Though a bit out of the way compared to some of the other beautiful tourist places in Pakistan featured on this list, Shimshal Valley is well worth the effort required to reach it. The locale is known for being a major adventure destination that’s particularly popular amongst climbers and mountaineers.
But Shimshal isn’t just one of the most beautiful places in Pakistan for adrenaline junkies. The village itself is divine come summer. Incredibly, it almost exclusively relies on solar energy! Easier short treks to nearby yak pastures can also be arranged, as can just simply wandering around and enjoying the epic vistas and fields of mustard-yellow flowers.
Like Broghil, Chapursan Valley also borders Afghanistan’s Wakhan but is situated more to the east. This stunning collection of villages and vistas sees only a handful of tourists and is one of the most remote places you can visit in Hunza.
Chapursan is home to the Wakhi people, an ethnic group who speak Wakhi and belong to the Ismaili sect of Islam. With royal blue skies, massive mountain peaks, sprawling lakes and virtually no commercialisation, Chapursan Valley is as beautiful a place in Pakistan as they come!
To reach it, you’ll first need to head to the town of Sost that sits near the Pakistan-China Border. If you have your own vehicle, you’re all set to head on up from there. If not, shared jeeps leave from Sost each morning around 6am. While in the valley, don’t miss the Baba Ghundi Shrine, a mystical Sufi shrine dedicated to a saint who supposedly held magical powers. Also don’t forget to enjoy the company of the yaks!

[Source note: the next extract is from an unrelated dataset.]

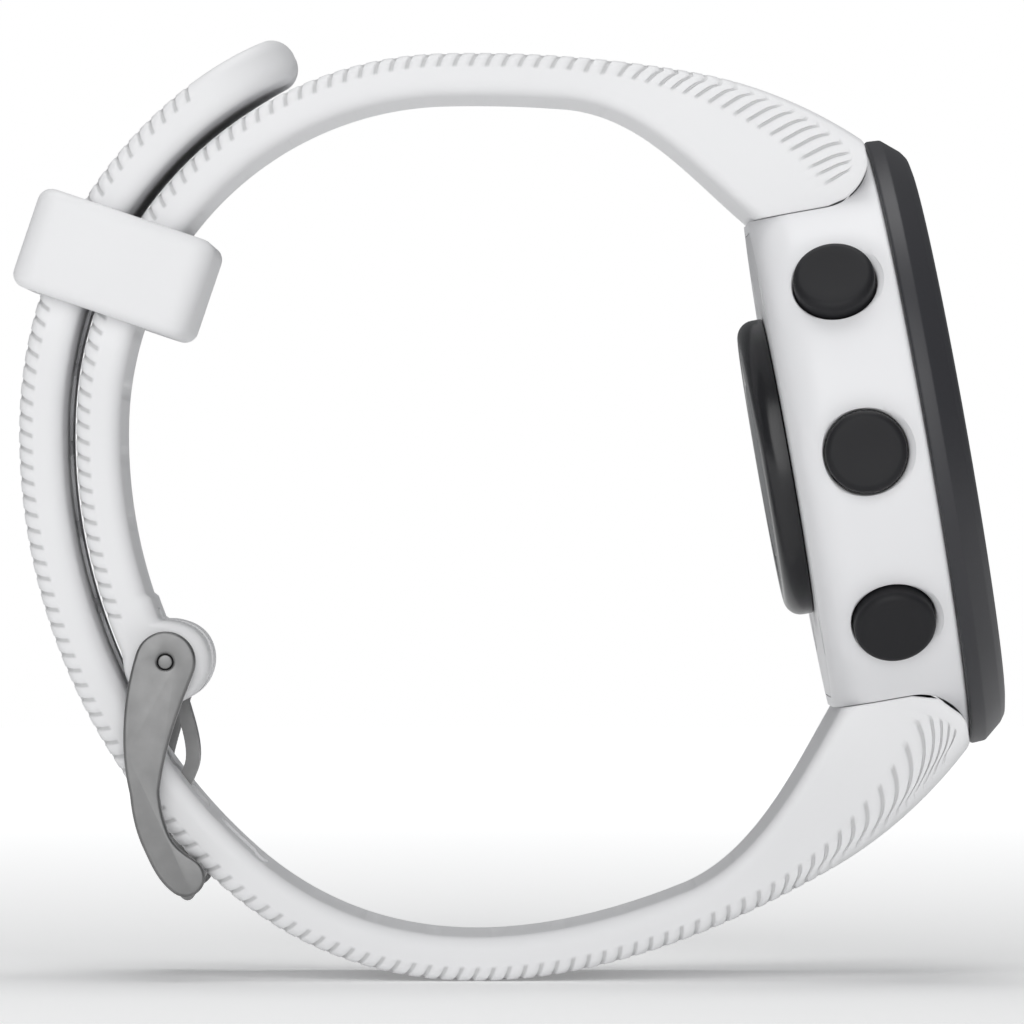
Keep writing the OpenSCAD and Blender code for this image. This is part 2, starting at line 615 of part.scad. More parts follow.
module buckle_frame() color("darkgray") difference() {
    union() {
        for (s = [-1, 1]) translate([0, s * (plate_in + plate_out) / 2, 0]) {
            loop_slab(concat(plate_side(1), reversed(plate_side(-1))), plate_t);
            translate([pin_at[0], 0, pin_at[1]]) across(plate_head_r, plate_t);
            translate([bar_at[0], 0, bar_at[1]]) across(bar_r + 0.3, plate_t);
        }
        translate([bar_at[0], 0, bar_at[1]]) across(bar_r, 2 * plate_in + 0.4);
    }
    translate([pin_at[0], 0, pin_at[1]]) across(buckle_pin_d / 2 + 0.01, 2 * plate_out + 1);
    // the seat of the tongue's tip
    at_pose([side_centre[0], side_centre[1], bar_angle])
        translate([bar_out + bar_r - bar_seat, -tongue_slot_w / 2, -3]) cube([3, tongue_slot_w, 6]);
}

module buckle_pin() color("silver") translate([pin_at[0], 0, pin_at[1]])
    across(buckle_pin_d / 2, 2 * plate_out - 0.1);

module buckle_tongue() color("darkgray") difference() {
    union() {
        loop_slab(concat(beside(tongue_line, tongue_t / 2), beside(reversed(tongue_line), -tongue_t / 2)),
            tongue_w);
        translate([pin_at[0], 0, pin_at[1]]) across(1.5, tongue_w);
        at_pose(tongue_line[len(tongue_line) - 1]) across(tongue_t / 2, tongue_w);
    }
    translate([pin_at[0], 0, pin_at[1]]) across(buckle_pin_d / 2 + run, tongue_w + 1);
}

// ---------------------------------------------------------------- assembly

light = button_angles[0];
up = button_angles[1];
down = button_angles[2];
start = button_angles[3];
back = button_angles[4];

case_body();
bezel();
lens();
lens_seal();
display_module();
light_guide();
display_frame();
antenna_ring();
main_board();
board_chips();
shield_can();
mid_frame();
battery();
battery_pad();
vibration_motor();
buzzer();
flex_cable();
button_switches();
back_cover();
back_seal();
back_screws();
sensor_pod();
sensor_window();
sensor_board();
sensor_leds();
photodiode();
charging_port();
charging_contacts();
button_cap(light);  // light_button_cap
button_seal(light);  // light_button_seal
button_clip(light);  // light_button_clip
button_spring(light);  // light_button_spring
button_cap(up);  // up_button_cap
button_seal(up);  // up_button_seal
button_clip(up);  // up_button_clip
button_spring(up);  // up_button_spring
button_cap(down);  // down_button_cap
button_seal(down);  // down_button_seal
button_clip(down);  // down_button_clip
button_spring(down);  // down_button_spring
button_cap(start);  // start_button_cap
button_seal(start);  // start_button_seal
button_clip(start);  // start_button_clip
button_spring(start);  // start_button_spring
button_cap(back);  // back_button_cap
button_seal(back);  // back_button_seal
button_clip(back);  // back_button_clip
button_spring(back);  // back_button_spring
upper_strap();
lower_strap();
upper_spring_bar();
lower_spring_bar();
spring_bar_tips();
keeper_loop();
buckle_frame();
buckle_pin();
buckle_tongue();
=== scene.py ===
# %% [markdown]
# # A running watch, fastened on its own band
#
# The watch stands on its band, seen from the side with three buttons.
# The CAD model is the fixed frame: every piece below is made at the place that the CAD gives,
# rides on a CAD body, and stands for the CAD node whose rough shape it replaces.
#
# Lengths are written in millimetres, as on a drawing, and `MM` turns them into metres.

import json
import math

import bmesh
import bpy
import numpy as np
from mathutils import Matrix, Vector


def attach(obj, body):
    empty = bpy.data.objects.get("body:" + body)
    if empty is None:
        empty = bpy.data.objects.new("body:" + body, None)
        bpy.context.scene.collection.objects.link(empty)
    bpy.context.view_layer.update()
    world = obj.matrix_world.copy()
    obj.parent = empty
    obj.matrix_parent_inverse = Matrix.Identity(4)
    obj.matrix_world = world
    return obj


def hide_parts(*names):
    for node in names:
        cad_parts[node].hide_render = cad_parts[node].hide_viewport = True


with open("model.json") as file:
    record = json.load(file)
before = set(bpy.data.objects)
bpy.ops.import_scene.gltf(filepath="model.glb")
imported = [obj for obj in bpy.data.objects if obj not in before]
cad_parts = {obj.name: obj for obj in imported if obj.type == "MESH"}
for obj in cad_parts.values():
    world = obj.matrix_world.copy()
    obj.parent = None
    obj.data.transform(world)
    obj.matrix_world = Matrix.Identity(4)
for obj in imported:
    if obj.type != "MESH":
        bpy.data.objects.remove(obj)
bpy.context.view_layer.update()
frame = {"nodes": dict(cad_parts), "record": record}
MM = 0.001

# %% [markdown]
# ## Two benches
#
# The case leans back by ten degrees, and the band is drawn in the side view.
# A piece of the case is easiest to make upright, round its own axis, with x towards
# twelve o'clock, y towards the three buttons and z out of the display.
# One matrix then leans the finished mesh into the frame, so no piece is turned by eye.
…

Naltar Valley is about 54 kilometres (34 miles) from Gilgit City in Pakistan’s Gilgit-Baltistan region. The popular tourist attraction is known for its dramatic forests, a collection of crystal-clear lakes, and in the winter, skiing facilities.
Though many tourists just come for the slopes, I think the real magic of Naltar can only be witnessed in the summer months when the lakes unfreeze and the forests can be best enjoyed.
This magical valley is only accessible via Jeep, but public transport does exist from Gilgit. There are a number of hotels and guesthouses to accommodate tourists in the valley’s two villages. To avoid peak tourist season, steer clear of visiting during the month of May and try coming in fall instead. You might be lucky enough to catch some epic foliage towards the end of October.